A Rospotrebnadzor statement said radiation levels are not high enough to threaten the Russian population.

Christopher Michel / Flickr (CC BY 2.0)

The Russian government’s consumer protection watchdog Rospotrebnadzor said Friday it has detected a “radiation incident” in the South China Sea.

“Based on data received from the Global Environmental Monitoring System, there’s an increase in background radiation in the South China Sea in connection with a radiation incident,” Rospotrebnadzor said in an online statement.

It added that the radiation levels did not “currently threaten the Russian population” and that it “has increased its radiation monitoring in the adjacent border areas.”

A website run by far-right U.S. talk show radio host Hal Turner claimed Wednesday that unidentified military sources had allegedly detected an underwater nuclear explosion in the area that caused powerful shockwaves.
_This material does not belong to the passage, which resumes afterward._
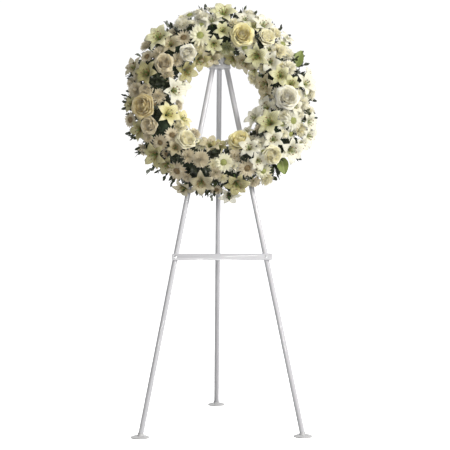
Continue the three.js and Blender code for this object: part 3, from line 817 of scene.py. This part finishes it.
def whorl_tree():
    """Sets copies of a part round the axis, turning by a step from each to the next."""
    tree, graph = new_tree("whorl", WHORL_INPUTS)
    given = graph.node("NodeGroupInput").outputs

    def chance(offset, low=-1.0):
        inputs = {2: low, 3: 1.0, "Seed": graph.add(given["Seed"], float(offset))}
        return graph.node("FunctionNodeRandomValue", inputs, data_type="FLOAT").outputs[1]

    place, turn, size = whorl_places(graph, given, chance)
    spots = graph.node("GeometryNodePoints", {"Count": given["Count"], "Position": place})
    copies = copies_on(graph, spots.outputs[0], given["Part"], turn, size)
    marked = graph.node("GeometryNodeStoreNamedAttribute", {
        "Geometry": copies, "Name": "tint", "Value": chance(9, 0.0)},
        data_type="FLOAT", domain="INSTANCE").outputs[0]
    finished = made_real(graph, marked, given["Finish"])
    both = graph.node("GeometryNodeJoinGeometry")
    graph.tree.links.new(finished, both.inputs[0])
    graph.tree.links.new(given["Geometry"], both.inputs[0])
    graph.node("NodeGroupOutput", {0: both.outputs[0]})
    return tree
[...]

The U.S. tech news website Gizmodo cited two scientists who dismissed the report as fake.

Gizmodo reported that uRADMonitor Global Environmental Monitoring Network data used in the initial report registered “negligible” radiation and noted that two other agencies in the region showed normal radiation readings.

Military analysts reported Saturday that an 11,000-ton Chinese nuclear missile submarine had surfaced among Vietnamese fishing boats in the South China Sea in September.